> **INSTRUCTION**
Determine the number of lines holding the word "before"; answer with that number only.

☆ ☆ ☆ ☆ ☆

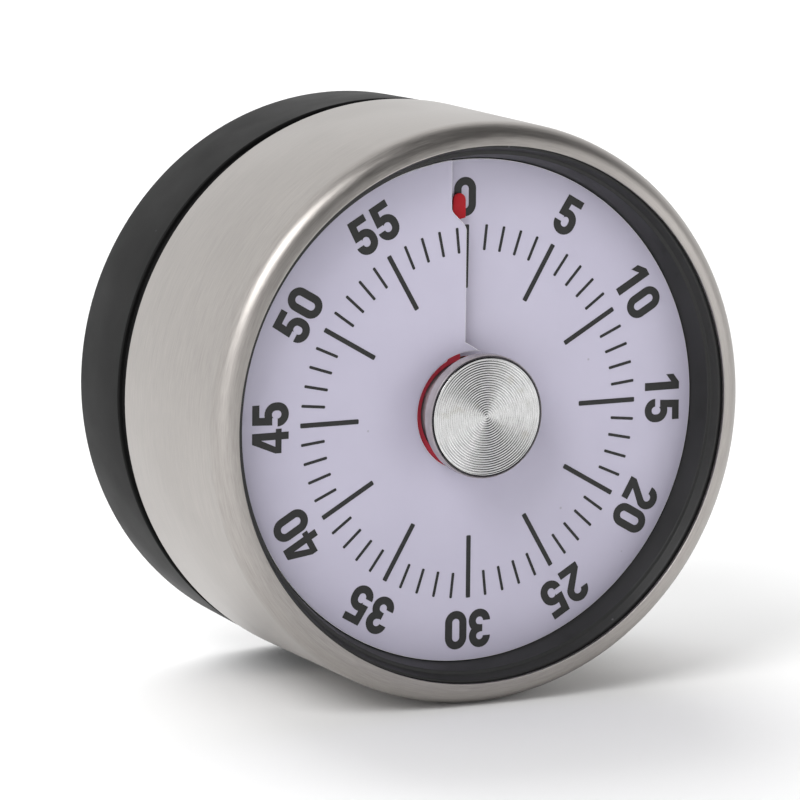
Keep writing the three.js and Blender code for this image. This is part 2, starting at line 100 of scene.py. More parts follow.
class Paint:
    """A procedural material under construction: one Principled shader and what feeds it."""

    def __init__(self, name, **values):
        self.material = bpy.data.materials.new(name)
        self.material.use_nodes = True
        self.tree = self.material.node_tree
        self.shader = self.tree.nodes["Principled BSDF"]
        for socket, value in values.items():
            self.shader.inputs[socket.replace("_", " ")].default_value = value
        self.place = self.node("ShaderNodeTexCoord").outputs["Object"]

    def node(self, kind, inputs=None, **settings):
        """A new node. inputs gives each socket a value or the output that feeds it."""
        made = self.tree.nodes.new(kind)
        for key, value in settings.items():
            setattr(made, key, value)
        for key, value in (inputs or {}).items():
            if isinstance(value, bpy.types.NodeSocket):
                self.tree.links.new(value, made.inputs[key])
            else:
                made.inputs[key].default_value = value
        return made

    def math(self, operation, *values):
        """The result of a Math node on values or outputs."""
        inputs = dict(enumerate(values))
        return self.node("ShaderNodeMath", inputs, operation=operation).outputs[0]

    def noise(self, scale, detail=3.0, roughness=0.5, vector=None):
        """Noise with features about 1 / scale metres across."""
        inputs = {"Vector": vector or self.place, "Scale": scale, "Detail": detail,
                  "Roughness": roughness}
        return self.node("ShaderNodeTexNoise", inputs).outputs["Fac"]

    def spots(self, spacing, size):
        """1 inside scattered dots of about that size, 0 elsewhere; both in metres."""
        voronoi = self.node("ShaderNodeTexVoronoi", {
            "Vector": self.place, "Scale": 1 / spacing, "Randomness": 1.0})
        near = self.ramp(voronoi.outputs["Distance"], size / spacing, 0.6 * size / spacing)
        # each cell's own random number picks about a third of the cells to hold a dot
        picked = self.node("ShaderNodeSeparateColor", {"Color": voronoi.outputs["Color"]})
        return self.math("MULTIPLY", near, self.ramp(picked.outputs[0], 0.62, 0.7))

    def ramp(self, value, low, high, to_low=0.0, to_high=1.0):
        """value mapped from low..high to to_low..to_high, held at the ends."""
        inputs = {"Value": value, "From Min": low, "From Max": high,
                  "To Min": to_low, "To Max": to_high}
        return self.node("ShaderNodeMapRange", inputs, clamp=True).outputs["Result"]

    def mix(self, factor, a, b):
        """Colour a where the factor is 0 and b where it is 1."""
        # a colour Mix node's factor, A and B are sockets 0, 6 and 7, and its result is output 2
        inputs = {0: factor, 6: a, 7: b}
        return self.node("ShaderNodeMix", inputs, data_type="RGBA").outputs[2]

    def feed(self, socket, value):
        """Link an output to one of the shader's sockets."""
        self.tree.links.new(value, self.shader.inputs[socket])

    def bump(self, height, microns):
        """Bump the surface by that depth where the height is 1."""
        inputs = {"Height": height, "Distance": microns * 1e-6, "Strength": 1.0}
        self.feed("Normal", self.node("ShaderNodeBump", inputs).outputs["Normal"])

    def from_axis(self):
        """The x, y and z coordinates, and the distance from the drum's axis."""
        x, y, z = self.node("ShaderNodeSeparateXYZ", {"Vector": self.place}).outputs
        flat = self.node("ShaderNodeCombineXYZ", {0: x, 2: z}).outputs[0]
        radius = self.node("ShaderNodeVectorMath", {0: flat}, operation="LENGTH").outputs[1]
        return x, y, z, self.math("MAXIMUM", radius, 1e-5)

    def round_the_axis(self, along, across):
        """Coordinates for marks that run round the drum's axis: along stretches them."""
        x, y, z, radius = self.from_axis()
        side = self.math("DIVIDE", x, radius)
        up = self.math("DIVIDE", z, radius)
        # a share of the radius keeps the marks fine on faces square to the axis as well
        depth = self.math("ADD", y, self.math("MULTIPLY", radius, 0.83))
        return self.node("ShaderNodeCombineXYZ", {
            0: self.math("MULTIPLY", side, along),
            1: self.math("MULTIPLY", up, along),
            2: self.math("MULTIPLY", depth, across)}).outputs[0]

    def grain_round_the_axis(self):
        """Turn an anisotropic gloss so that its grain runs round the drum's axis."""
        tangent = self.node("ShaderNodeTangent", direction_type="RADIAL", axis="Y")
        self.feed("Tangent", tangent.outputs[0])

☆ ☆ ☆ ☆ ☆

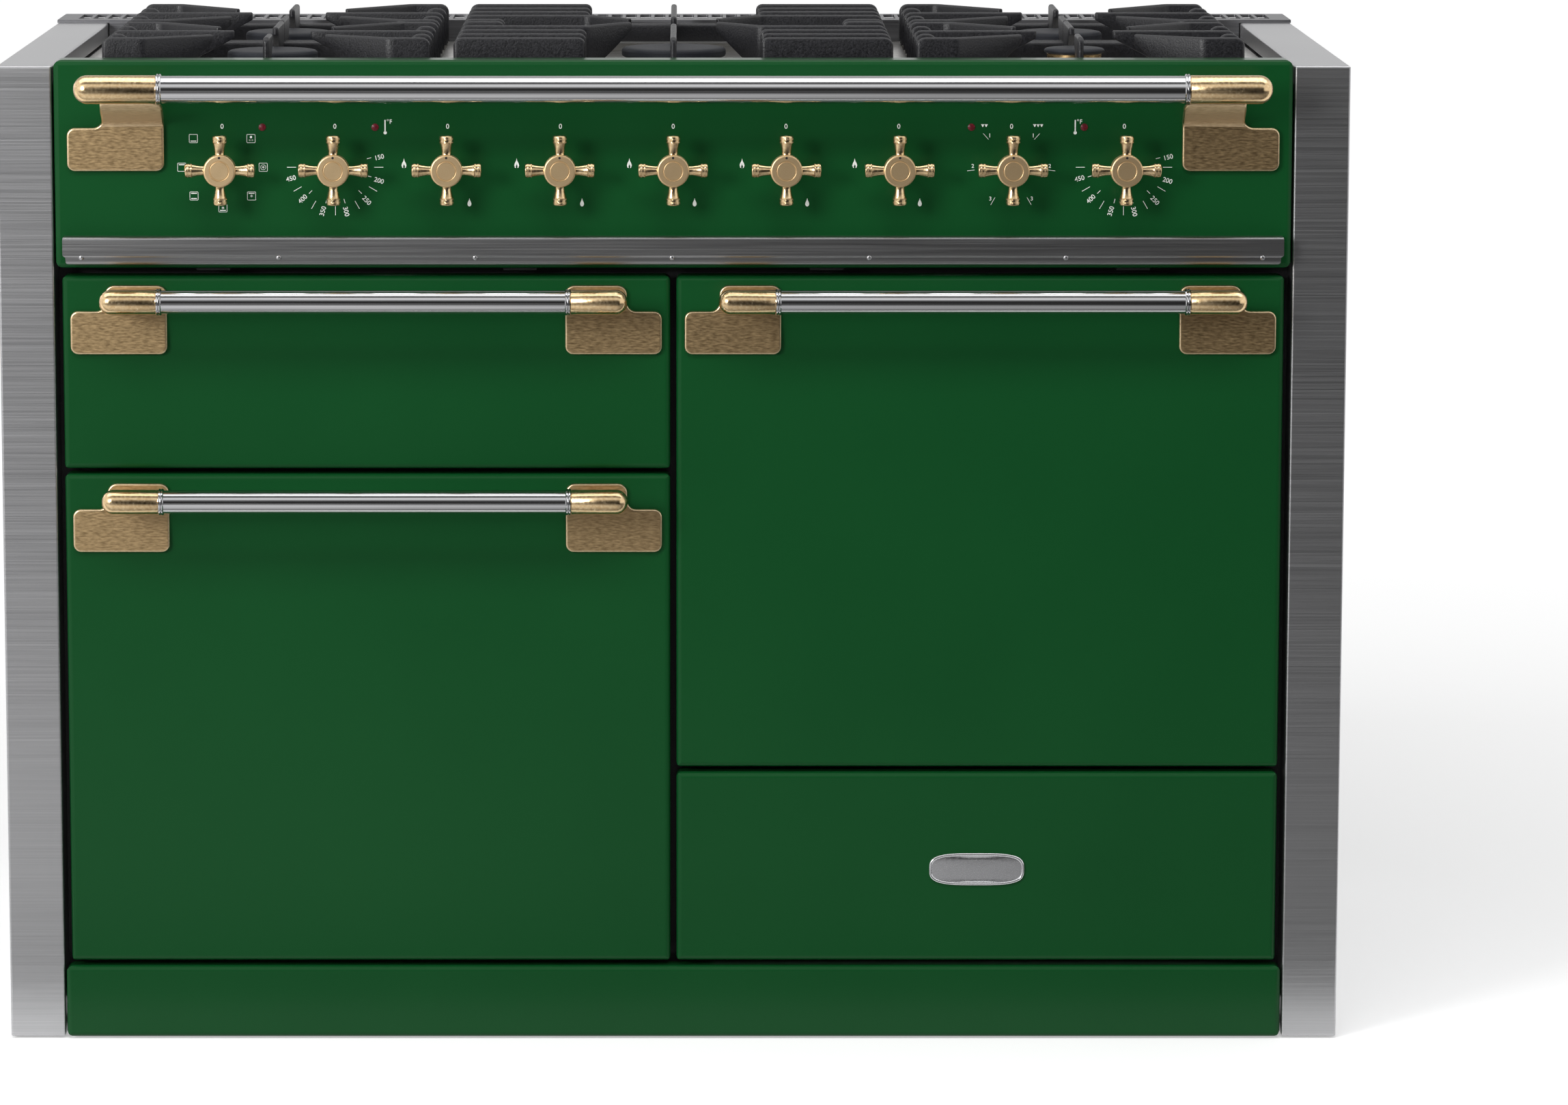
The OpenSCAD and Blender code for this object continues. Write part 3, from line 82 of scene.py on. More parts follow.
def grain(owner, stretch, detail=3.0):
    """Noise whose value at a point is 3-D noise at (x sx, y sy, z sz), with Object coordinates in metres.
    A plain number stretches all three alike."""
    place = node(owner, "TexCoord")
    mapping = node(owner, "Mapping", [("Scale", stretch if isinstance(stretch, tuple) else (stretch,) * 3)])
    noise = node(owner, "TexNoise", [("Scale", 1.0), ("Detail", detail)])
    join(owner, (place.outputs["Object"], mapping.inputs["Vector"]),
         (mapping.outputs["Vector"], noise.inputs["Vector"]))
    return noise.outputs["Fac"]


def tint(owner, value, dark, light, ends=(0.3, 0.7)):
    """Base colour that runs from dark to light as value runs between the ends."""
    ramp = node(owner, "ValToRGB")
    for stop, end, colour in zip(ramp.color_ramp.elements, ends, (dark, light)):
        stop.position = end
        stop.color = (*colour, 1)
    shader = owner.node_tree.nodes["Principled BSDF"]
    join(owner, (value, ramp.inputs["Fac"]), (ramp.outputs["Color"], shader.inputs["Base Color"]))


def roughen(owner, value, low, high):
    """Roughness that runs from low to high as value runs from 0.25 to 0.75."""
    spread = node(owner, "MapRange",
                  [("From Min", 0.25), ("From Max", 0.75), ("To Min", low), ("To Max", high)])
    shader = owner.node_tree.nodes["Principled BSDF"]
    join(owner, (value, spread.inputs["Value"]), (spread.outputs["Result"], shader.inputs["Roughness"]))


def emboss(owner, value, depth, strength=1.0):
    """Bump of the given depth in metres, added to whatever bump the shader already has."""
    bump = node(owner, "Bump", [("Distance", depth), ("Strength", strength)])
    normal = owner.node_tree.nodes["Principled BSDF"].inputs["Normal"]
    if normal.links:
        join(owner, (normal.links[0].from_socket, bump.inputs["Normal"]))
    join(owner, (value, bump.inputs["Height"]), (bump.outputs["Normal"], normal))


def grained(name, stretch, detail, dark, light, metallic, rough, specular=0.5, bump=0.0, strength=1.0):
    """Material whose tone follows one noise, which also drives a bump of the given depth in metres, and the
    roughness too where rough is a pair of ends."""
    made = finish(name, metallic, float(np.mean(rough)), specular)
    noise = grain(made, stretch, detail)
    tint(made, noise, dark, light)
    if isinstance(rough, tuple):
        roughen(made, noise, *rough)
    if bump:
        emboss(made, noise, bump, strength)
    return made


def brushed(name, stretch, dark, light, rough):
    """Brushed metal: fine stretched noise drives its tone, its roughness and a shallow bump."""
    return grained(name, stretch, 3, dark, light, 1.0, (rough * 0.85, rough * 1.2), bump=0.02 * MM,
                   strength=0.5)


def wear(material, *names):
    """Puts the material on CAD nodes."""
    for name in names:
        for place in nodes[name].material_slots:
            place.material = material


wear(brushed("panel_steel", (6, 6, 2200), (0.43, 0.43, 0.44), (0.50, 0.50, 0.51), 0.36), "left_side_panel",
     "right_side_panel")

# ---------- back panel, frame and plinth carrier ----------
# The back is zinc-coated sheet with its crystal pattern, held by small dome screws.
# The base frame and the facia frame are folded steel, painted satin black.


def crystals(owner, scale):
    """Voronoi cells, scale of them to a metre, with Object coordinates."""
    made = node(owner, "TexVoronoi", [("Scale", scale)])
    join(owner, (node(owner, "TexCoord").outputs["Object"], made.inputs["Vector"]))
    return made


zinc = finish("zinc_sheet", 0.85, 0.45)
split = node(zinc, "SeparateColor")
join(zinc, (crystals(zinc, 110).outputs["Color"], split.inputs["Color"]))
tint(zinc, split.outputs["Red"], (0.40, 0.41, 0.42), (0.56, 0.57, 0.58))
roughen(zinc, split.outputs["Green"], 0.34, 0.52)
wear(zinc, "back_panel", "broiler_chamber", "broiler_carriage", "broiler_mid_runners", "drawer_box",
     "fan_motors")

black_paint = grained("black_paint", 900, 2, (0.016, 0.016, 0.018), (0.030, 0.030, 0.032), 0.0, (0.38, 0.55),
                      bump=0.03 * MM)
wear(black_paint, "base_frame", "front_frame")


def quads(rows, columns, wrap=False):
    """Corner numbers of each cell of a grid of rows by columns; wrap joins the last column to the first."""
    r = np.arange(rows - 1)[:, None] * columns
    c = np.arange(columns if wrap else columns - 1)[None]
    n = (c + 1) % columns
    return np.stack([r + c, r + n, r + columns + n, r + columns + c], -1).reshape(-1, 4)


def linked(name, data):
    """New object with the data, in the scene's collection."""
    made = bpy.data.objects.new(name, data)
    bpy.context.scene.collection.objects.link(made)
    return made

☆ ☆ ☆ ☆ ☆

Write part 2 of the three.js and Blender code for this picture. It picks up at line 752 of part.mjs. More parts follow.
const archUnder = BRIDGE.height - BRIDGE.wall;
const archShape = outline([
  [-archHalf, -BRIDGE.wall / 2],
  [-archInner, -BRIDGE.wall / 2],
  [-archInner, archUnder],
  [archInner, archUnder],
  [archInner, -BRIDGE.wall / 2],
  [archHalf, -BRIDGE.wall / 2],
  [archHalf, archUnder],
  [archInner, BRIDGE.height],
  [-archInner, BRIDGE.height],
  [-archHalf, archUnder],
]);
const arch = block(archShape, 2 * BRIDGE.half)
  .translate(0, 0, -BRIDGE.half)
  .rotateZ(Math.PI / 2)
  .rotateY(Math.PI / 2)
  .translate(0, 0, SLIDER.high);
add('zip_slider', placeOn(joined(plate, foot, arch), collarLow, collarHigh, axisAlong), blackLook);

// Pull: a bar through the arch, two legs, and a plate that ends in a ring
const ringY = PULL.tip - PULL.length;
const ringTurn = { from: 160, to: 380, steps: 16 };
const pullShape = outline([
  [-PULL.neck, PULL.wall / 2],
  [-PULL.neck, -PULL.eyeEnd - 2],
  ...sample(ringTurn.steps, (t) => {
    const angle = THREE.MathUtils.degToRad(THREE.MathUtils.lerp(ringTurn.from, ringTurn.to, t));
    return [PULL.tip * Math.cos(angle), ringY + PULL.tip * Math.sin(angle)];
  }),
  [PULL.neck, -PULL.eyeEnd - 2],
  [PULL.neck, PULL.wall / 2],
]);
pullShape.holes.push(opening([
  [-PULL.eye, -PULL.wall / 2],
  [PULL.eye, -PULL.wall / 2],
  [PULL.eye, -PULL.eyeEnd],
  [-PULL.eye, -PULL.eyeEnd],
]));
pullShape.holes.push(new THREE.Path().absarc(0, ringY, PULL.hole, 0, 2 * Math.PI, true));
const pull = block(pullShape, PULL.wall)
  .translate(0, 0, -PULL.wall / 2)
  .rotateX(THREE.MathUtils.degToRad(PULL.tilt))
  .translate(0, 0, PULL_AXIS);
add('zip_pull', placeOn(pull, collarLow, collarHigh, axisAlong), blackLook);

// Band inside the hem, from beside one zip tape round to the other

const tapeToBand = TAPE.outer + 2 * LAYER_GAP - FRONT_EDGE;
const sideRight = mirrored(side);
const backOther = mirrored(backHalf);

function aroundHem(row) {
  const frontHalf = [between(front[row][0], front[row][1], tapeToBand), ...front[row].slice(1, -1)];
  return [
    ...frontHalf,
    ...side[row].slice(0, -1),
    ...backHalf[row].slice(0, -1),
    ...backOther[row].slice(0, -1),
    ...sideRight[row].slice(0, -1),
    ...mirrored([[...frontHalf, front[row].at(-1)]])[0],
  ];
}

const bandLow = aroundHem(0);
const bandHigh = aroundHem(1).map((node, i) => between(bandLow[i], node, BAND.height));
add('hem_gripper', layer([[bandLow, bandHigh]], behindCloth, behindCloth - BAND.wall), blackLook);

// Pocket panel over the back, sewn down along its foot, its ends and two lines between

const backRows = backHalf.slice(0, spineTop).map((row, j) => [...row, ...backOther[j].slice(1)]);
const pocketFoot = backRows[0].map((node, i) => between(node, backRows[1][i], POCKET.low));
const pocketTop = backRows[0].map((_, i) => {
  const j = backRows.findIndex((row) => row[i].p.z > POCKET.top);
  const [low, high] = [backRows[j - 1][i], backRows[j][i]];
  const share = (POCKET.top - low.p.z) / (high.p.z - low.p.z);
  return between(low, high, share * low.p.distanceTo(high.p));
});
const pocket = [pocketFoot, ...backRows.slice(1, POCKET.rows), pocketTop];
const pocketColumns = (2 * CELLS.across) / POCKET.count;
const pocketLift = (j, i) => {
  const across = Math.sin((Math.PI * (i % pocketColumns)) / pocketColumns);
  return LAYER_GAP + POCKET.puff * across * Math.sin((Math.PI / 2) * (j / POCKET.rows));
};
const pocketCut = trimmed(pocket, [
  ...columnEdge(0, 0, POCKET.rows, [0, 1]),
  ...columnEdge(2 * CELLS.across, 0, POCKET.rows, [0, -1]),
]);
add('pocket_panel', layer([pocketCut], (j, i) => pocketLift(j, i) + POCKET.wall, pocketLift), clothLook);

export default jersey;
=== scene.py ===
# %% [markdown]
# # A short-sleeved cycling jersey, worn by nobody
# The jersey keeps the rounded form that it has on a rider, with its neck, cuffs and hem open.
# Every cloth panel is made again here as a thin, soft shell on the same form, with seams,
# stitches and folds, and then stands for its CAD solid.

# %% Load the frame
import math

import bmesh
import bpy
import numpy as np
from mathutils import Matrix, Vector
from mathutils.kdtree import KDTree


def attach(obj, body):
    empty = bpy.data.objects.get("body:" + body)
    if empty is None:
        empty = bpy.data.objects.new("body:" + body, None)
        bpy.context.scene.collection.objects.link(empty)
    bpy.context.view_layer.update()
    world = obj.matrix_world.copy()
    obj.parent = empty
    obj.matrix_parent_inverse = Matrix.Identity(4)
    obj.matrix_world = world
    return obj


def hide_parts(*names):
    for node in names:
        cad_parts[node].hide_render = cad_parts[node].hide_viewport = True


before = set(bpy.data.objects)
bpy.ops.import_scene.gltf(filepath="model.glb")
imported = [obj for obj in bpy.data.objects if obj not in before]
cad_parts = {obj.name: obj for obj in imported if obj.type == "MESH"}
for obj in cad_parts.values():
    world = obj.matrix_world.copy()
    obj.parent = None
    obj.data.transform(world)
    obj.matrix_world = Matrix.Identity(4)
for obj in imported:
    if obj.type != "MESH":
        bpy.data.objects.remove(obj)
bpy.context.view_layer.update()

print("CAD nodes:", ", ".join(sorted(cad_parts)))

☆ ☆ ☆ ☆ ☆

> **CORRECT RESULT**
2